When timelines are perpetually unrealistic, corners are repeatedly cut. Cutting corners leads to mediocre products. Customers know when a product is immature, and it is hard to market a half-baked application. Sometimes 80% of the investment is required for the last 20% of the work, and I have often witnessed decision-makers give up on the investment to re-allocate resources to a shiny new idea. This change in direction only continues the money-wasting cycle.
Conclusions
Shipping mediocre features and products is like serving a bunch of mediocre food in a buffet. Before shipping a feature, take the time to get the recipe right. Does it work well? More importantly, does it integrate well with existing features? Time-to-market also has to be weighed against time-to-maturity for other work in flight. I’d rather eat at a buffet with fewer options that taste good rather than a buffet with a million bowls of slop. I’d also rather wait an extra month for a great beta feature than be the guinea pig for an alpha feature that doesn’t work well.
There is often an unspoken belief that tech companies should always keep growing user count and features.

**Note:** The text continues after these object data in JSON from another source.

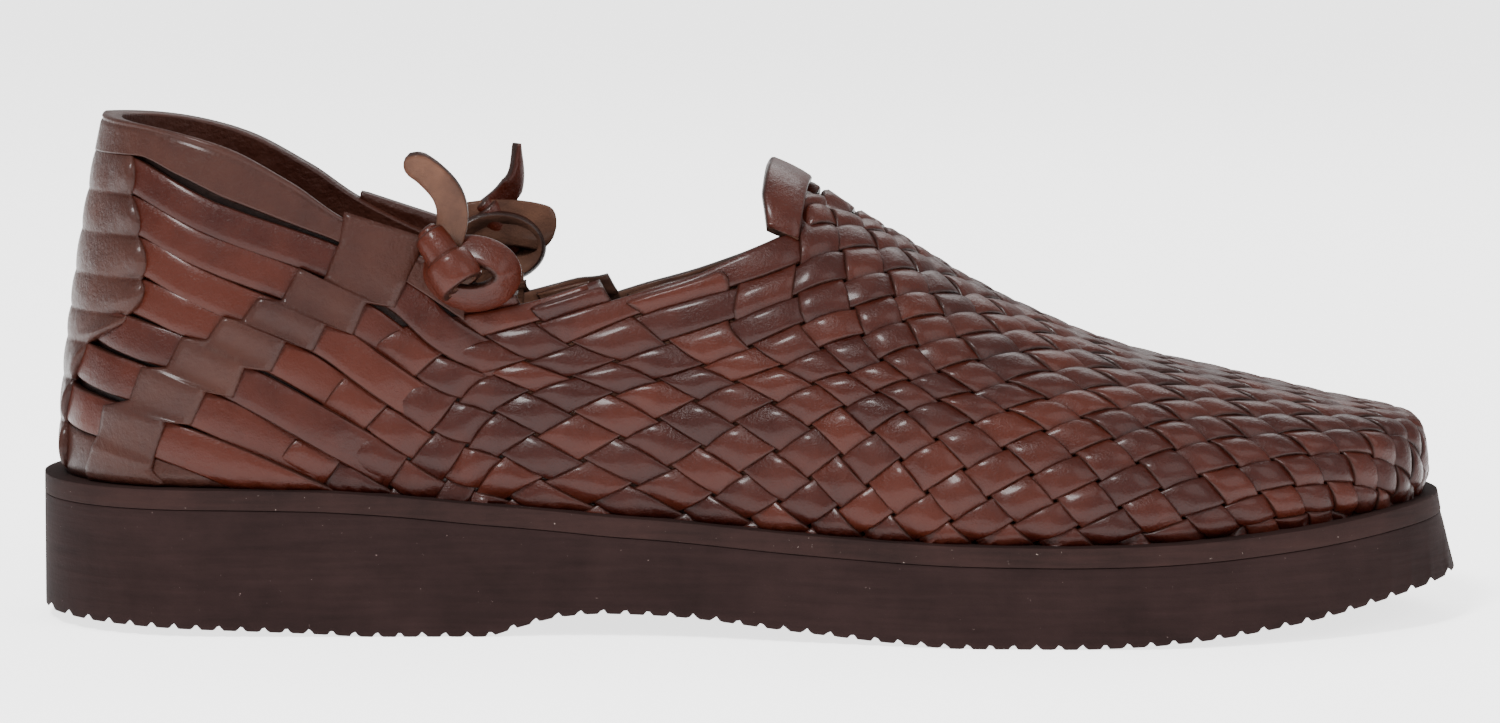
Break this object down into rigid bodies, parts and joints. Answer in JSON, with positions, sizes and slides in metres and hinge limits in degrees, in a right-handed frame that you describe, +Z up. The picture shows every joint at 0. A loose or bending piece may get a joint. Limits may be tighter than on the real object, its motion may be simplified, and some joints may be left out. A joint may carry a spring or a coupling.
{
  "type": "huarache sandal",
  "caption": "Slip-on huarache sandal for a right foot: upper woven from leather straps, raised heel counter, tied collar, on a rubber wedge sole.",
  "frame": {"origin": "on the floor, at the middle of the bounding box of the whole shoe", "axes": "+X towards the toe, +Y towards the inner (medial) side of the foot, +Z up"},
  "size_m": [0.2942, 0.106, 0.1049],
  "materials": {
    "sole_rubber": "matt, ground",
    "midsole_rubber": "matt, ground",
    "insole_leather": "natural, dull",
    "upper_leather": "waxed, half gloss",
    "tie_leather": "waxed, with a fuzzy flesh side"
  },
  "bodies": {
    "root": {"outsole": "sole_rubber", "midsole": "midsole_rubber", "insole": "insole_leather", "upper": "upper_leather", "tie_outer": "tie_leather", "tie_inner": "tie_leather"}
  },
  "joints": []
}
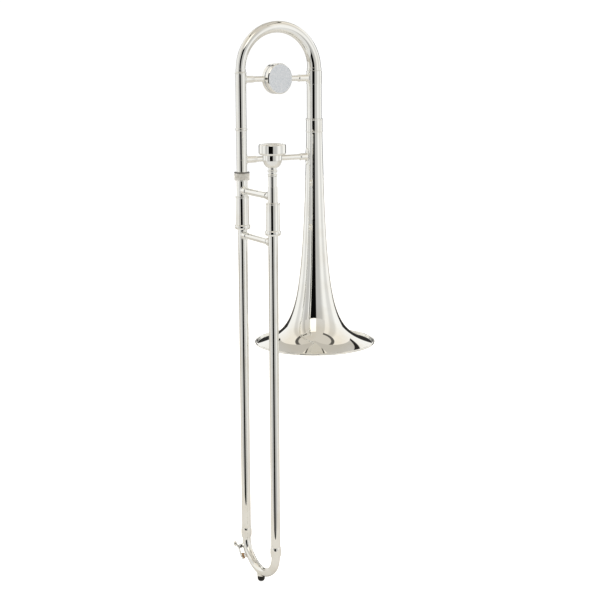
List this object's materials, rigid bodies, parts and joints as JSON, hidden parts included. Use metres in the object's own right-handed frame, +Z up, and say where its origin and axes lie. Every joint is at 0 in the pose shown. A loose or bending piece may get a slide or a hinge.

While a bunch of new features and a bigger audience may sound great on an earnings call, this mindset can lead to a tech buffet. Product maturity is a feature that customers like, and it is OK to recognize when a product is feature-complete.
There’s a strong business case to be made for slowing down, focusing, and shipping with quality. A mature product provides funding for the next big thing. Listen to your customers about which improvements would provide the most value and carry those features to completion.